De acordo com pesquisas locais, 60% da população aprova essa redução do castigo para conflitos “leves” dentro das famílias. Segundo a revista The Economist, a alta taxa de aprovação pode ser explicada pela falta de confiança no corrupto sistema judiciário do país e no receio de que, assim como aconteceu durante a União Soviética, o estado cerceie a privacidade dos cidadãos ao ter muito poder sobre a vida privada das pessoas.
No entanto, não é como se a Rússia fosse uma nação que tratasse bem suas mulheres: o país tem a quarta maior taxa de homicídios femininos do mundo. Pelas estimativas do Ministério Interior, 600 mil sofrem violência doméstica todos os anos e 40 mulheres por dia morrem vítimas de seus maridos ou companheiros. Enquanto isso, o Anne Centre, centro de prevenção à violência doméstica, afirma que uma em cada três russas apanham dos parceiros e que 40% de todos os assassinatos acontecem dentro de casa.

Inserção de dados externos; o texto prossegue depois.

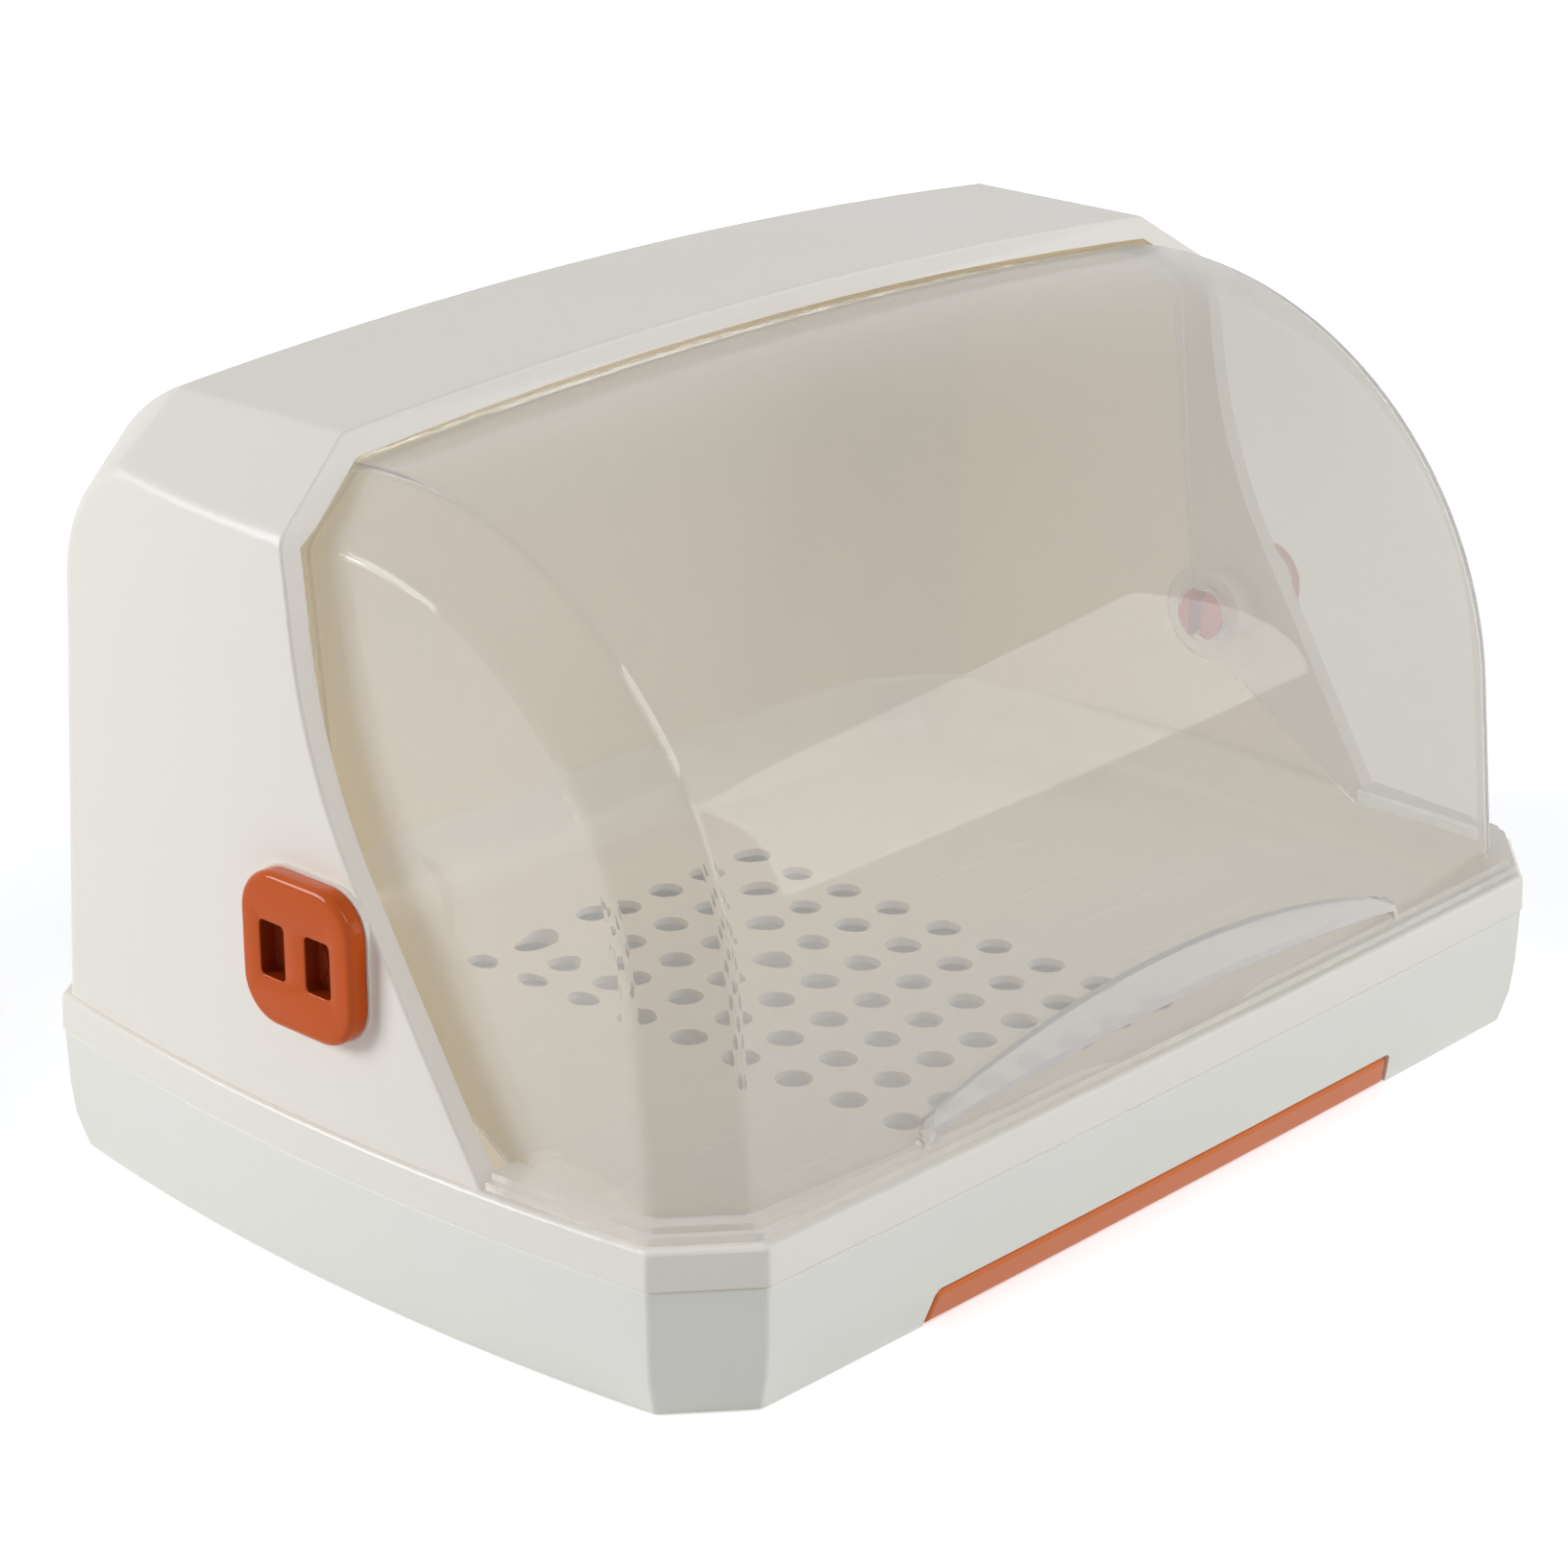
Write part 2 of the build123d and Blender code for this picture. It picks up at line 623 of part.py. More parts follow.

Com os recentes posicionamentos do governo, as estatísticas tendem a se assemelharem às de quando a Rússia era governada por Ivan, O Terrível, no século 16 – para se ter uma ideia, o czar espancou um filho até a morte e mandou matar a esposa ao suspeitar que ela tivesse um amante. Ou seja, a decisão de hoje simboliza um atraso de cinco séculos para as mulheres russas.